1. Flooring should be installed perpendicular to the floor joists. This helps support the weight of the boards and prevent sagging over time.


2. An expansion gap of 3/4 inch should be left around the perimeter and at all vertical obstructions, such as cabinets or walls. The gap allows the wood to expand and contract with the seasons, and is essential to preventing buckling. When the baseboards are reinstalled, the gap will not be visible.


Photo: The Craft Patch


3. Flooring should be laid out prior to installation to plan board placement. This is called racking. The goal of racking is to create a random pattern of board end seams and colour variation to give the floor a pleasing appearance. Avoid stair step and H seams. All board ends should be at least 6 inches away from the ends of adjacent boards. Work from several open boxes at a time to blend any variation between boxes.



4. Nails should be placed 1-3 inches from each end, and every 6-8 inches along the length of the board with at least two nails per board.


5. For efficiency, cut waste pieces can be reused at the beginning of a row. Just make sure the flat, cut end is against the wall.


Photo: The Craft Patch


6. Boards may need to be cut to fit around obstructions, such as walls and cabinets. Lay the board in place and mark where the notch will be. Don't forget to measure for an expansion gap: 1/2 inch at the end of the board and 3/4 inch along the edges. Cut notch and install.


Photo: The Craft Patch


7.  Underlayment should be installed between the subfloor and the hardwood flooring. Roll it out, cut it to size, then staple in place with a basic staple gun.


Photo: The Craft Patch


8. Cut board ends to length with a mitre saw. Cut boards to width using a table saw.


Photo: The Craft Patch


Wall-to-Wall Installation


This is the most common method for installing hardwood floors.


Step 1: Begin against the longest outer wall that is perpendicular to the floor joists. Use spacers to mark the 3/4-inch expansion gap (don't forget to leave room on the ends of the boards too!). Make a chalk line to use as a guide. Choose the straightest long boards you have.


Step 2: Face nail the first row into place using a pneumatic nailer.


Photo: The Craft Patch


Step 3: Using a rubber mallet, tap the tongue side of the second row until its groove is tightly seated with the first row.
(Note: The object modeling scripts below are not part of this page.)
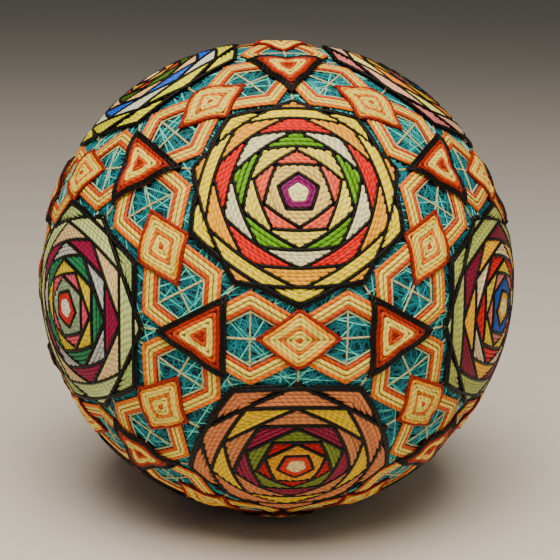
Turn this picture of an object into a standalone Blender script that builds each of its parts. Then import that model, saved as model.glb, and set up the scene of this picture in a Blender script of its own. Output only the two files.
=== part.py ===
"""Temari ball: a wound thread ball stitched all over on a twelve-rose division.

Run with: blender --background --python part.py

The ball stands on a small pressed flat, with its centre straight above the origin and +Z up. The
stitching follows the icosahedron: a rose on each of the 12 corners, a diamond on the middle of each
of the 30 edges and a triangle on the middle of each of the 20 faces. A zigzag band runs round each
rose and passes under the diamonds and the triangles beside it. Bands and diamonds are caught in one
another, so they are one piece. Sizes are in metres. Places on the ball are angles in degrees, seen
from the ball's centre and counted from a motif's middle.
"""

import itertools
import math

import bmesh
import bpy
from mathutils import Matrix, Vector

# Driving sizes: the wound ball's radius, and the floor and top of each motif above it
BALL_RADIUS = 0.0470
BAND_LEVELS = (0.0003, 0.0009)
DIAMOND_LEVELS = (0.00045, 0.0015)
TRIANGLE_LEVELS = (0.0012, 0.0018)
ROSE_LEVELS = (0.0003, 0.0012)
ROSE_STEP = 0.00012
FLAT_DEPTH = 0.0005

# Places on the ball, in degrees
ZIGZAG_SLOPE = 30.0
BAND_SIDES = (0.4, 3.9)
DIAMOND_LONG = 9.4
DIAMOND_SHORT = 6.7
TRIANGLE_CORNER = 9.6

# The five-sided layers of a rose that stand out as steps: the angle from the rose's middle to the
# middle of a side, and the turn of the corners, which point at the neighbouring roses or between.
FIFTH = 72.0
AT_ROSES, BETWEEN = 0.0, FIFTH / 2
OUTER_LAYERS = {
    "at_roses": ((20.0, AT_ROSES), (19.2, BETWEEN)),
    "between": ((20.0, BETWEEN), (17.4, AT_ROSES)),
}
STEP_LAYERS = ((15.2, BETWEEN), (10.2, AT_ROSES), (5.9, BETWEEN))
ROSE_POINTS = 20

# How finely straight stitches and flat undersides follow the ball
LEG_STEPS = 2
FLOOR_SHARES = (0.5, 1.0)
ROSE_FLOOR_SHARES = (1 / 3, 2 / 3, 1.0)
BALL_SUBDIVISIONS = 4
CUTTER_SIDE = 0.2

# Thread colours
TEAL = (0.03, 0.33, 0.38)
APRICOT = (0.80, 0.42, 0.14)
RUST = (0.42, 0.08, 0.02)
YELLOW = (0.86, 0.66, 0.10)
SALMON = (0.72, 0.36, 0.27)
SAGE = (0.47, 0.52, 0.32)
LIME = (0.55, 0.60, 0.14)
MAUVE = (0.60, 0.30, 0.33)

# Roses in the order of division(): the turn of the outermost corners and the outer thread
ROSES = {
    "front_high": ("at_roses", YELLOW),
    "front_low": ("between", SALMON),
    "back_high": ("between", SALMON),
    "back_low": ("at_roses", YELLOW),
    "top_left": ("between", LIME),
    "top_right": ("between", MAUVE),
    "base_left": ("between", MAUVE),
    "base_right": ("between", LIME),
    "side_left_front": ("at_roses", SAGE),
    "side_right_front": ("at_roses", SAGE),
    "side_left_back": ("at_roses", YELLOW),
    "side_right_back": ("at_roses", YELLOW),
}


def division():
    """The directions of the 12 roses, in the order of ROSES, with the front along -Y."""
    golden = (1 + math.sqrt(5)) / 2
    corners = (
        (0, -golden, 1),
        (0, -golden, -1),
        (0, golden, 1),
        (0, golden, -1),
        (-1, 0, golden),
        (1, 0, golden),
        (-1, 0, -golden),
        (1, 0, -golden),
        (-golden, -1, 0),
        (golden, -1, 0),
        (-golden, 1, 0),
        (golden, 1, 0),
    )
    return [Vector(corner).normalized() for corner in corners]


def neighbours(directions, count):
    """Every set of that many roses in which each is next to the others."""
    nearest = max(a.dot(b) for a, b in itertools.combinations(directions, 2))
    return [
        group
        for group in itertools.combinations(directions, count)
        if all(a.dot(b) > nearest - 0.01 for a, b in itertools.combinations(group, 2))
    ]


def facing(middle, towards):
    """The turn that brings a motif made about +Z to its middle, with its +X towards a direction."""
    z = middle.normalized()
    x = (towards - z * towards.dot(z)).normalized()
    return Matrix((x, z.cross(x), z)).transposed()


def polar(angle, turn):
    """The direction at an angle from +Z, turned about +Z from +X."""
    away, around = math.radians(angle), math.radians(turn)
    return Vector((math.sin(away) * math.cos(around), math.sin(away) * math.sin(around), math.cos(away)))


def closed_path(corners, steps):
    """Directions round a figure of straight stitches through its corners."""
    legs = zip(corners, corners[1:] + corners[:1])
    return [start.slerp(end, step / steps) for start, end in legs for step in range(steps)]


def drawn_in(outline, share):
    """The outline drawn in towards +Z to a share of its size."""
    return [Vector((0, 0, 1)).slerp(point, share) for point in outline]


def skin(bm, loops):
    """Faces between each loop of vertices and the next. The loops have one length."""
    for lower, upper in zip(loops, loops[1:]):
        for i in range(len(lower)):
            j = (i + 1) % len(lower)
            bm.faces.new((lower[i], lower[j], upper[j], upper[i]))


def cap(bm, loop, height):
    """A fan of faces that closes a loop about +Z."""
    middle = bm.verts.new((0, 0, height))
    for i, vertex in enumerate(loop):
        bm.faces.new((vertex, loop[(i + 1) % len(loop)], middle))


def add_loops(bm, rings):
    """A loop of vertices for each ring, which is a list of directions and a radius."""
    return [[bm.verts.new(point * radius) for point in directions] for directions, radius in rings]


def finished_mesh(bm, name):
    """The mesh of a closed solid, with its faces pointing out."""
    bmesh.ops.recalc_face_normals(bm, faces=bm.faces)
    mesh = bpy.data.meshes.new(name)
    bm.to_mesh(mesh)
    bm.free()
    return mesh


def pad_mesh(name, rings, floor_shares, floor_level):
    """A pad about +Z, whose top is made of rings from its outline inwards."""
    floor_radius = BALL_RADIUS + floor_level
    floor = [(drawn_in(rings[0][0], share), floor_radius) for share in floor_shares]
    bm = bmesh.new()
    loops = add_loops(bm, (*floor, *rings))
    skin(bm, loops)
    cap(bm, loops[0], floor_radius)
    cap(bm, loops[-1], rings[-1][1])
    return finished_mesh(bm, name)


def straight_pad_mesh(name, corners, levels):
    """A pad of one height with straight sides between its corners."""
    outline = closed_path(corners, LEG_STEPS)
    top = BALL_RADIUS + levels[1]
    rings = ((outline, top), (drawn_in(outline, FLOOR_SHARES[0]), top))
    return pad_mesh(name, rings, FLOOR_SHARES, levels[0])


def diamond_mesh():
    """The long-cornered pad that covers two bands where they meet."""
    reach = (DIAMOND_LONG, DIAMOND_SHORT, DIAMOND_LONG, DIAMOND_SHORT)
    corners = [polar(angle, 90 * i) for i, angle in enumerate(reach)]
    return straight_pad_mesh("diamond", corners, DIAMOND_LEVELS)


def triangle_mesh():
    """The three-cornered pad that lies on three bands where they meet."""
    corners = [polar(TRIANGLE_CORNER, 120 * i) for i in range(3)]
    return straight_pad_mesh("triangle", corners, TRIANGLE_LEVELS)


def layer_reach(side_middle, corner_turn, turn):
    """How far a five-sided layer reaches from the rose's middle, at one turn about it."""
    from_side = (turn - corner_turn) % FIFTH - FIFTH / 2
    reach = math.tan(math.radians(side_middle)) / math.cos(math.radians(from_side))
    return math.degrees(math.atan(reach))


def layer_outline(*layers):
    """The outline of five-sided layers that lie over each other."""
    turns = [360 / ROSE_POINTS * i for i in range(ROSE_POINTS)]
    return [polar(max(layer_reach(*layer, turn) for layer in layers), turn) for turn in turns]


def rose_mesh(corners):
    """A rose: a ten-cornered pad whose inner layers stand in low steps, corners over sides."""
    radius = BALL_RADIUS + ROSE_LEVELS[1]
    rings = [(layer_outline(*OUTER_LAYERS[corners]), radius)]
    for layer in STEP_LAYERS:
        outline = layer_outline(layer)
        rings += [(outline, radius), (outline, radius + ROSE_STEP)]
        radius += ROSE_STEP
    return pad_mesh("rose_" + corners, rings, ROSE_FLOOR_SHARES, ROSE_LEVELS[0])


def zigzag(edge_angle, face_angle):
    """The corners of the marked line round a rose at +Z: edge, peak, face, peak, five times."""
    corners = []
    for side in range(5):
        edge = polar(edge_angle, FIFTH * side)
        face = polar(face_angle, FIFTH * (side + 0.5))
        next_edge = polar(edge_angle, FIFTH * (side + 1))
        inwards = edge.cross(face).normalized(), face.cross(next_edge).normalized()
        rise = math.sin(edge.angle(face) / 2) * math.tan(math.radians(ZIGZAG_SLOPE))
        peaks = [
            ((valley + face).normalized() + inward * rise).normalized()
            for valley, inward in zip((edge, next_edge), inwards)
        ]
        corners += [edge, peaks[0], face, peaks[1]]
    return corners


def beside(before, corner, after, offset):
    """The corner of the path that runs at an angle inside the path through three corners."""
    first, second = before.cross(corner).normalized(), corner.cross(after).normalized()
    inside = (first + second) * math.sin(math.radians(offset)) / (1 + first.dot(second))
    along = first.cross(second).normalized()
    height = math.sqrt(1 - inside.length_squared)
    return inside + along * math.copysign(height, along.dot(corner))


def band_mesh(edge_angle, face_angle):
    """The closed zigzag band round one rose."""
    marked = zigzag(edge_angle, face_angle)
    neighbourhoods = list(zip(marked[-1:] + marked[:-1], marked, marked[1:] + marked[:1]))
    outer, inner = (
        closed_path([beside(*corners, offset) for corners in neighbourhoods], LEG_STEPS) for offset in BAND_SIDES
    )
    low, high = (BALL_RADIUS + level for level in BAND_LEVELS)
    bm = bmesh.new()
    loops = add_loops(bm, ((outer, low), (outer, high), (inner, high), (inner, low)))
    skin(bm, loops + loops[:1])
    return finished_mesh(bm, "zigzag_band")


def ball_mesh():
    """The wound ball under the stitches."""
    bm = bmesh.new()
    bmesh.ops.create_icosphere(bm, subdivisions=BALL_SUBDIVISIONS, radius=BALL_RADIUS)
    mesh = bpy.data.meshes.new("wound_ball")
    bm.to_mesh(mesh)
    bm.free()
    return mesh


def thread(name, colour):
    """A matt cotton finish of one colour, made once."""
    if name not in bpy.data.materials:
        material = bpy.data.materials.new(name)
        material.use_nodes = True
        shader = material.node_tree.nodes["Principled BSDF"]
        shader.inputs["Base Color"].default_value = (*colour, 1)
        shader.inputs["Roughness"].default_value = 0.75
        shader.inputs["Metallic"].default_value = 0
    return bpy.data.materials[name]


def place(name, mesh, collection, parent=None, turn=None):
    """An object of the mesh, turned about the ball's centre."""
    obj = bpy.data.objects.new(name, mesh)
    collection.objects.link(obj)
    obj.parent = parent
    if turn is not None:
        obj.rotation_euler = turn.to_euler()
    return obj


def hide(obj):
    """Marks an object that only a Boolean reads."""
    obj.hide_render = True
    obj.display_type = "WIRE"


def floor_cutter(collection):
    """A block under the floor, which presses the ball's small flat."""
    bm = bmesh.new()
    bmesh.ops.create_cube(bm, size=CUTTER_SIDE)
    bmesh.ops.translate(bm, verts=bm.verts, vec=(0, 0, -CUTTER_SIDE / 2))
    cutter = place("floor_cutter", finished_mesh(bm, "floor_cutter"), collection)
    hide(cutter)
    return cutter


def add_lattice(parts, helpers, cutters, centre, roses):
    """The 12 bands and the 30 diamonds as one piece, pressed flat under the lowest diamond."""
    edges, faces = neighbours(roses, 2), neighbours(roses, 3)
    edge_angle = math.degrees(roses[0].angle(sum(next(e for e in edges if roses[0] in e), Vector())))
    face_angle = math.degrees(roses[0].angle(sum(next(f for f in faces if roses[0] in f), Vector())))
    band, diamond = band_mesh(edge_angle, face_angle), diamond_mesh()
    first_turn, *band_turns = rose_turns(roses)

    lattice = place("band_lattice", band, parts, centre, first_turn)
    motifs = [("band", band, turn) for turn in band_turns]
    motifs += [("diamond", diamond, facing(a + b, a.cross(b))) for a, b in edges]
    for number, (name, mesh, turn) in enumerate(motifs, 2):
        hide(place(f"{name}_{number:02d}", mesh, helpers, centre, turn))
    joined = lattice.modifiers.new("bands_and_diamonds", "BOOLEAN")
    joined.operation = "UNION"
    joined.operand_type = "COLLECTION"
    joined.collection = helpers
    pressed = lattice.modifiers.new("pressed_flat", "BOOLEAN")
    pressed.operation = "DIFFERENCE"
    pressed.object = floor_cutter(cutters)
    lattice.data.materials.append(thread("band_thread", APRICOT))


def rose_turns(roses):
    """The turn of each rose, with its +X towards one of its neighbours."""
    return [facing(rose, max((other for other in roses if other != rose), key=rose.dot)) for rose in roses]


def new_collection(name):
    collection = bpy.data.collections.new(name)
    bpy.context.scene.collection.children.link(collection)
    return collection


def main():
    for obj in list(bpy.data.objects):
        bpy.data.objects.remove(obj)
    parts = new_collection("temari_ball")
    helpers = new_collection("lattice_motifs")
    cutters = new_collection("cutters")

    centre = bpy.data.objects.new("ball_centre", None)
    centre.location.z = BALL_RADIUS + DIAMOND_LEVELS[1] - FLAT_DEPTH
    parts.objects.link(centre)

    roses = division()
    ball = place("wound_ball", ball_mesh(), parts, centre)
    ball.data.materials.append(thread("wrap_thread", TEAL))
    add_lattice(parts, helpers, cutters, centre, roses)

    rose_meshes = {corners: rose_mesh(corners) for corners in OUTER_LAYERS}
    for (name, (corners, colour)), turn in zip(ROSES.items(), rose_turns(roses)):
        rose = place("rose_" + name, rose_meshes[corners].copy(), parts, centre, turn)
        rose.data.materials.append(thread(f"rose_thread_{list(ROSES).index(name) + 1:02d}", colour))

    triangle = triangle_mesh()
    triangle.materials.append(thread("triangle_thread", RUST))
    for number, (a, b, c) in enumerate(neighbours(roses, 3), 1):
        place(f"triangle_{number:02d}", triangle, parts, centre, facing(a + b + c, a))


main()
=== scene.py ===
# %% [markdown]
# A temari is a ball of wound yarn that is wrapped in sewing thread and then embroidered all over.
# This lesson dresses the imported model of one: every row of embroidery thread becomes a real,
# slightly rounded strip that lies on the ball, so light, shadow and outline come from geometry.
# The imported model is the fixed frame. It gives the ball's size and place, and nothing in it moves.

# %% Load the fixed frame
import math
from itertools import combinations

import bpy
import numpy as np
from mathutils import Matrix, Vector


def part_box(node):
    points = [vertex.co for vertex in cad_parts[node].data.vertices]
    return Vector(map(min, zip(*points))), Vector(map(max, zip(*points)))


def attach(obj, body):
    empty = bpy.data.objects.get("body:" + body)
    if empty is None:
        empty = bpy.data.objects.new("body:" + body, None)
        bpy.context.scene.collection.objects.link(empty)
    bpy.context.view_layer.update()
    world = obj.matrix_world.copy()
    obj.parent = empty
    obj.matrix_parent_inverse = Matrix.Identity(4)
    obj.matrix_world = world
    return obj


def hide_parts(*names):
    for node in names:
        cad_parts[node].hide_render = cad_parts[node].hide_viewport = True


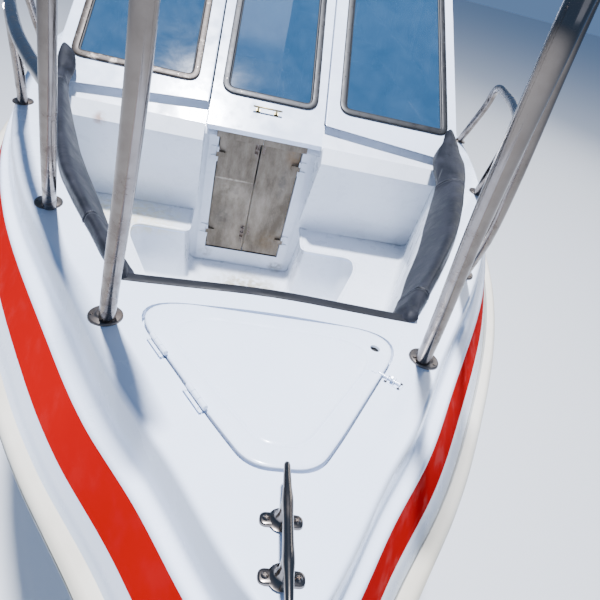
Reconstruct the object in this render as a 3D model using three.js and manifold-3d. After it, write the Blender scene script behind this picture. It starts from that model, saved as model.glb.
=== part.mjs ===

Using a pneumatic nail gun, blind nail diagonally through this tongue into the subfloor.


Photo: The Craft Patch


Step 4: It's important that each new row fits tightly against the previous row. Use a soft rubber mallet to gently tap the boards together. If you find this is damaging your flooring, you can use a sacrificial piece of flooring as a buffer. Slide it against the row that needs to be pounded into place, and pound on the sacrificial piece. This prevents any damage to the flooring that will be installed.


Photo: The Craft Patch


Step 5: Continue blind nailing with a nail gun until there is enough clearance for the flooring nailer to fit. Then use the flooring nailer for the remainder of the project.


Photo: The Craft Patch


Centre to Wall Installation


Perfectly straight flooring is more noticeable in certain areas in a home, especially hallways and doorways. If your room is not a perfect square (measure to confirm), you may want to begin laying the first board in the centre of the room to run down a hallway or line up with an important doorway.


Step 1: Mark a straight chalk line as a guide.


Photo: The Craft Patch


Step 2: Top nail a row of boards with the groove side lined up to the chalk line. These boards will later be removed, so don't use your favourite boards.


Photo: The Craft Patch


Step 3: install three or four rows of hardwood flooring against this top-nailed row using the flooring nailer before removing this first row of top-nailed boards.


Photo: The Craft Patch


Step 4: Before installing the rows going the other direction, insert a spline into the groove of the middle row, creating a double-tongue centre board.


Photo: The Craft Patch


Step 5: Glue and top nail the spline in place; use a scrap piece of flooring to ensure proper alignment.


Photo: The Craft Patch


Step 6: Continue installing wood flooring in the opposite direction.


Installing the Last Rows


At some point, the flooring nailer will no longer fit between the working board and the far wall.


Photo: The Craft Patch


Step 1: Switch to blind nailing with the nail gun until it no longer fits, then face nail the remaining boards.


Photo: The Craft Patch


Step 2: The last board will probably need to be cut down to size using a table saw.


Photo: The Craft Patch


Step 3: Fit the last two boards together, then drop them into place at the same time.


Photo: The Craft Patch


Step 4: Use a pry bar to push the last rows tightly together before top nailing into place.


Photo: The Craft Patch


Finishing Up


Step 1: Reattach baseboards, fill nail holes in baseboards, caulk, and touch up paint.


Step 2: install any needed transition pieces, such as reducers, threshold pieces, or T-mouldings.



Photo: The Craft Patch


Step 3:  Fill all visible nail holes in the flooring with matching wood filler.


Photo: The Craft Patch


Step 4: Attach felt protective pads to all furniture before it's brought back into the room.


Photo: The Craft Patch


Step 5: Protect flooring when moving heavy furniture or appliances back into place by laying down a sheet of hardboard or plywood.


Step 6: Save any extra flooring in a dry place to use for future repairs.